Я прочел затем всю его хорошо написанную, пропитанную искренней горечью книгу — исповедь гражданина, по-своему (и по-настоящему, только не так, как следовало бы!) любившего Родину и по своей собственной вине-ошибке потерявшего ее. Человека, всю долгую жизнь по доброй воле добросовестно крутившего на полный ход тяжкий привод огромной эмигрантской машины и под конец убедившегося, что все многочисленные шкивы, ремни и шестерни этого механизма кончались ничем, были ни к чему не прилажены, ничего и никуда не двигали… Что крутил он их — впустую…

Я пожалел Дмитрия Мейснера — умницу, человека настоящей культуры и настоящей души, совершившего такую большую ошибку: очень печально, когда ты собственной рукой неправильно перевел перед собой стрелку в самом начале жизненного пути — и вот, пройдя много сотен верст, прожив много десятилетий, видишь, что избранные тобою рельсы привели твой эшелон в тупик…

Но, читая его книжку, я обратил внимание на то, что было для меня всего ближе: на тогдашние наши осузские дела.
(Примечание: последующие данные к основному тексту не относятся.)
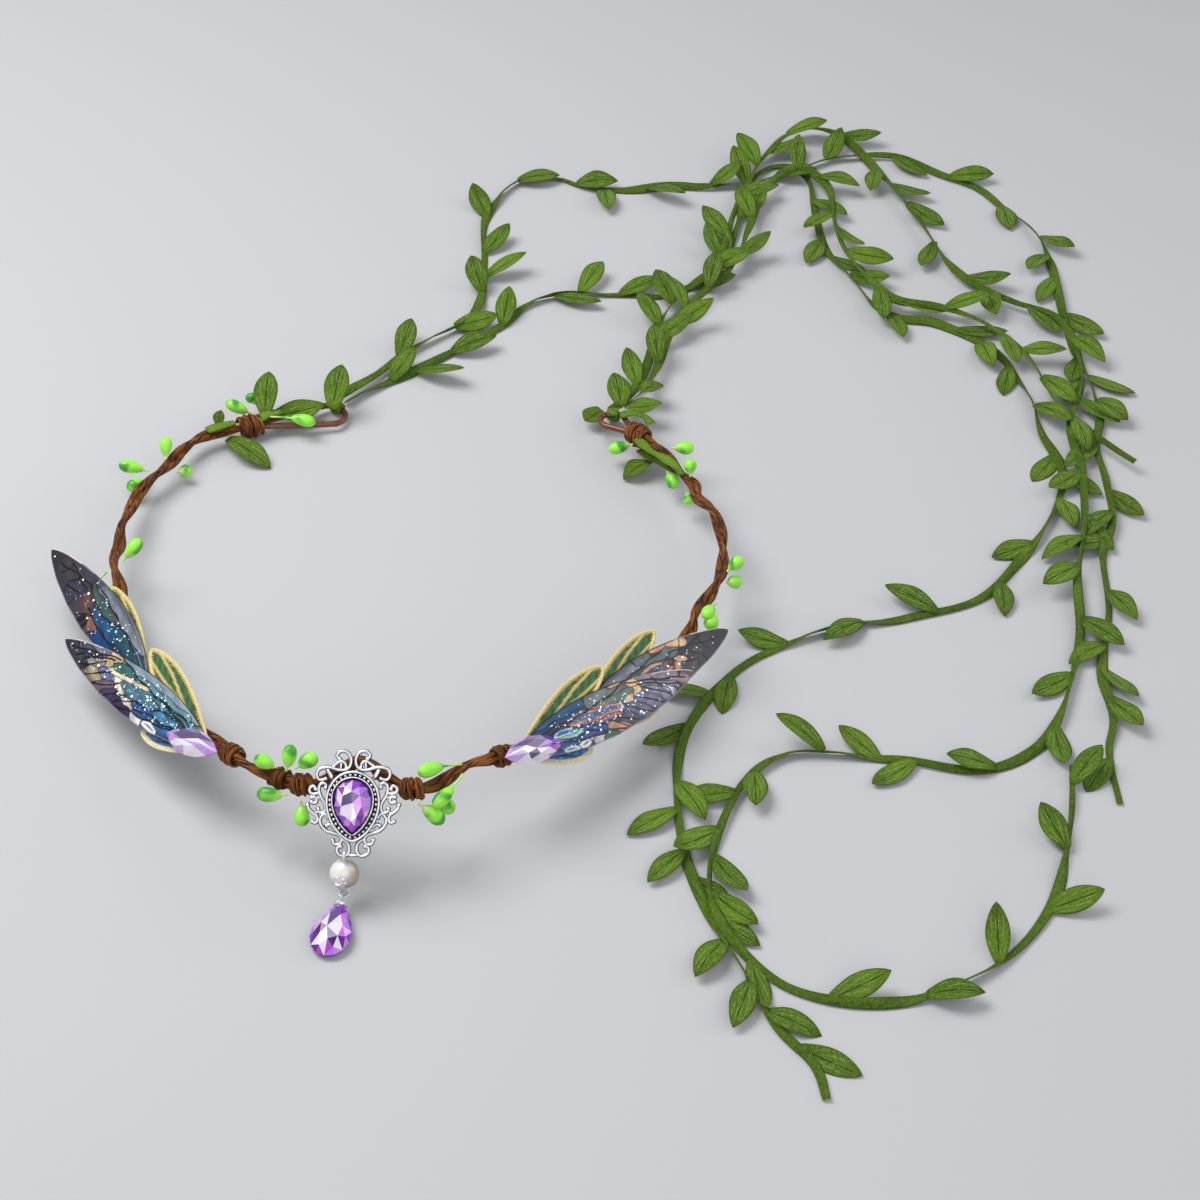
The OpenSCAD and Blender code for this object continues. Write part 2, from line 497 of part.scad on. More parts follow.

А он их поминает, и даже уделяет ОСУЗу довольно много внимания. И рассказывает он о нем как об организации, созревшей в недрах кадетской партии, возникшей по инициативе руководителей этой партии, в ее центральном клубе на Французской набережной, и по этой причине оставшейся верной платформе и программе своих созидателей.

Из всего, что я уже написал, можно без труда понять, что я не переоцениваю «революционность» ОСУЗа, и особенно его Управы первого созыва. Плоть от плоти буржуазно-интеллигентской столичной средней школы, мы были — я в этом вполне уверен — примерно такими, какими я тут этих «нас» нарисовал. Мы довольно много знали о мире, но не знали о нем главного, того самого, что нужно было знать. Мы считали себя прогрессивной частью молодежи; нам представлялось, что начавшаяся революция породит на долгие годы, может быть даже на вечные времена, такую передовую, такую «демократическую» республику, образцы которой мы видели в республиках уже существовавших, в первую голову — во Французской.